TASK DIRECTIONS
The lines to return are those from the one containing "Continue the build123d" down to the one containing "return -join(-a, -b, blend)", inclusive; return them exactly and nothing else.

SUPPLIED MATERIAL
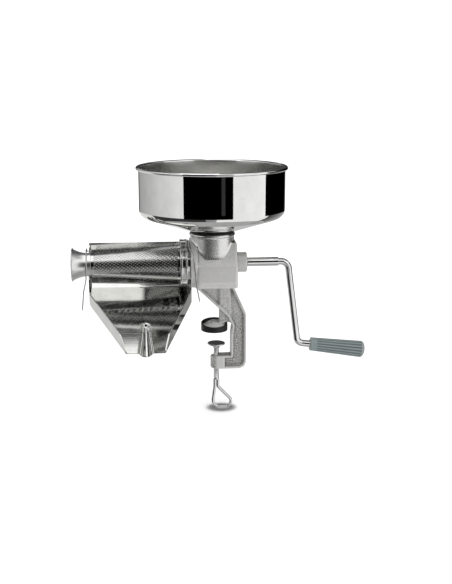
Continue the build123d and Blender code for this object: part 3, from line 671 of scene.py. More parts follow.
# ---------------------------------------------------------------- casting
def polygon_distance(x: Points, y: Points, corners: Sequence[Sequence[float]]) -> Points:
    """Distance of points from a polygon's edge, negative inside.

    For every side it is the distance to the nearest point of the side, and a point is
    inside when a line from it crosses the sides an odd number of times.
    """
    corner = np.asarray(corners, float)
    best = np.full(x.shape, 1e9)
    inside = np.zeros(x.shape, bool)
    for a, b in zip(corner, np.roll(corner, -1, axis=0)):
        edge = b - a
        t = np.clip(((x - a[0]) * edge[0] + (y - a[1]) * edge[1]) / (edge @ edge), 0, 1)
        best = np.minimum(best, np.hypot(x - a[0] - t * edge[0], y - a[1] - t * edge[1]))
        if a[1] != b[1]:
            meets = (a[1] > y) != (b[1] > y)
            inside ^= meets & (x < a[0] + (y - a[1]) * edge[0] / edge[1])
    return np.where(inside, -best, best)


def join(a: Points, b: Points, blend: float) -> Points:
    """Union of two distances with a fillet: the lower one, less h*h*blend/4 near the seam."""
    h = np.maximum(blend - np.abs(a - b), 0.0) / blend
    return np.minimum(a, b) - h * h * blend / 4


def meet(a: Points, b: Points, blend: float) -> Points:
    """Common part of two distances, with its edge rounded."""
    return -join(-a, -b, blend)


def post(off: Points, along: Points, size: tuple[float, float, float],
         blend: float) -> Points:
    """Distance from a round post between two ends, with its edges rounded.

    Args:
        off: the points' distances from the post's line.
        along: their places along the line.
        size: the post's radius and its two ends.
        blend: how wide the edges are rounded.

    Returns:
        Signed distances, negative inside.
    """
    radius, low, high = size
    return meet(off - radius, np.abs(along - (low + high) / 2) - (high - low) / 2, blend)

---

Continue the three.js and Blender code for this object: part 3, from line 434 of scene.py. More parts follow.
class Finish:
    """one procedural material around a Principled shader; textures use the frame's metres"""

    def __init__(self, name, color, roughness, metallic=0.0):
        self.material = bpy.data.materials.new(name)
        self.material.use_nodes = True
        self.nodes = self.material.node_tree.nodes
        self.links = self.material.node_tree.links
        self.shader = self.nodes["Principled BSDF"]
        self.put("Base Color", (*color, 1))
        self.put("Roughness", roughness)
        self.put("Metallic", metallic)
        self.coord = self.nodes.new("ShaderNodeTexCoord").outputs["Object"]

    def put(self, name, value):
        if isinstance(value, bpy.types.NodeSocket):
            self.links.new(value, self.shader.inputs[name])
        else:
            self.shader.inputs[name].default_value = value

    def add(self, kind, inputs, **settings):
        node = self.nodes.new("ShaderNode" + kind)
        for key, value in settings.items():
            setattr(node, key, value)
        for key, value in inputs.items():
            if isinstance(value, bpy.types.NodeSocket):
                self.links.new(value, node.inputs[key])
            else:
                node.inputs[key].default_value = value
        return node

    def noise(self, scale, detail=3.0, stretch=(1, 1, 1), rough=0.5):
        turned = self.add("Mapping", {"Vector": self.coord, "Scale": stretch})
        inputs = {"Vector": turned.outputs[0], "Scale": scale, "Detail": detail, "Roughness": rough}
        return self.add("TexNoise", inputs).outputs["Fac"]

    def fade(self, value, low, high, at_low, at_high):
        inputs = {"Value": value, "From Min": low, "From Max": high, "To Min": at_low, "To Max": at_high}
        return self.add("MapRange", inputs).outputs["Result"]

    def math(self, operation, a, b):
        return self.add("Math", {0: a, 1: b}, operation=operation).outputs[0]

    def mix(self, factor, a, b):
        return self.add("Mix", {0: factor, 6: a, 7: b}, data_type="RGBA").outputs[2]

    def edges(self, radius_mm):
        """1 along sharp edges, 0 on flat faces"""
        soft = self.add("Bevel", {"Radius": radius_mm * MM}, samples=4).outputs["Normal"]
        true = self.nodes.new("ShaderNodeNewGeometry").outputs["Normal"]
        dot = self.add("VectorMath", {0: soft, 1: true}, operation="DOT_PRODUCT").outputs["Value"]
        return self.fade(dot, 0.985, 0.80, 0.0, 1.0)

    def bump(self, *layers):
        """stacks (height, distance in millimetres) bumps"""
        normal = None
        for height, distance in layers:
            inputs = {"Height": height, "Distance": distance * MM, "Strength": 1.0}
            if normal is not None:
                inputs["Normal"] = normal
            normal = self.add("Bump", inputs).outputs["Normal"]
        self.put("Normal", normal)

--

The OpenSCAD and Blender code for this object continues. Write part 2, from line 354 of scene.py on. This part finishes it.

REPLY TO THE TASK
Continue the build123d and Blender code for this object: part 3, from line 671 of scene.py. More parts follow.
# ---------------------------------------------------------------- casting
def polygon_distance(x: Points, y: Points, corners: Sequence[Sequence[float]]) -> Points:
    """Distance of points from a polygon's edge, negative inside.

    For every side it is the distance to the nearest point of the side, and a point is
    inside when a line from it crosses the sides an odd number of times.
    """
    corner = np.asarray(corners, float)
    best = np.full(x.shape, 1e9)
    inside = np.zeros(x.shape, bool)
    for a, b in zip(corner, np.roll(corner, -1, axis=0)):
        edge = b - a
        t = np.clip(((x - a[0]) * edge[0] + (y - a[1]) * edge[1]) / (edge @ edge), 0, 1)
        best = np.minimum(best, np.hypot(x - a[0] - t * edge[0], y - a[1] - t * edge[1]))
        if a[1] != b[1]:
            meets = (a[1] > y) != (b[1] > y)
            inside ^= meets & (x < a[0] + (y - a[1]) * edge[0] / edge[1])
    return np.where(inside, -best, best)


def join(a: Points, b: Points, blend: float) -> Points:
    """Union of two distances with a fillet: the lower one, less h*h*blend/4 near the seam."""
    h = np.maximum(blend - np.abs(a - b), 0.0) / blend
    return np.minimum(a, b) - h * h * blend / 4


def meet(a: Points, b: Points, blend: float) -> Points:
    """Common part of two distances, with its edge rounded."""
    return -join(-a, -b, blend)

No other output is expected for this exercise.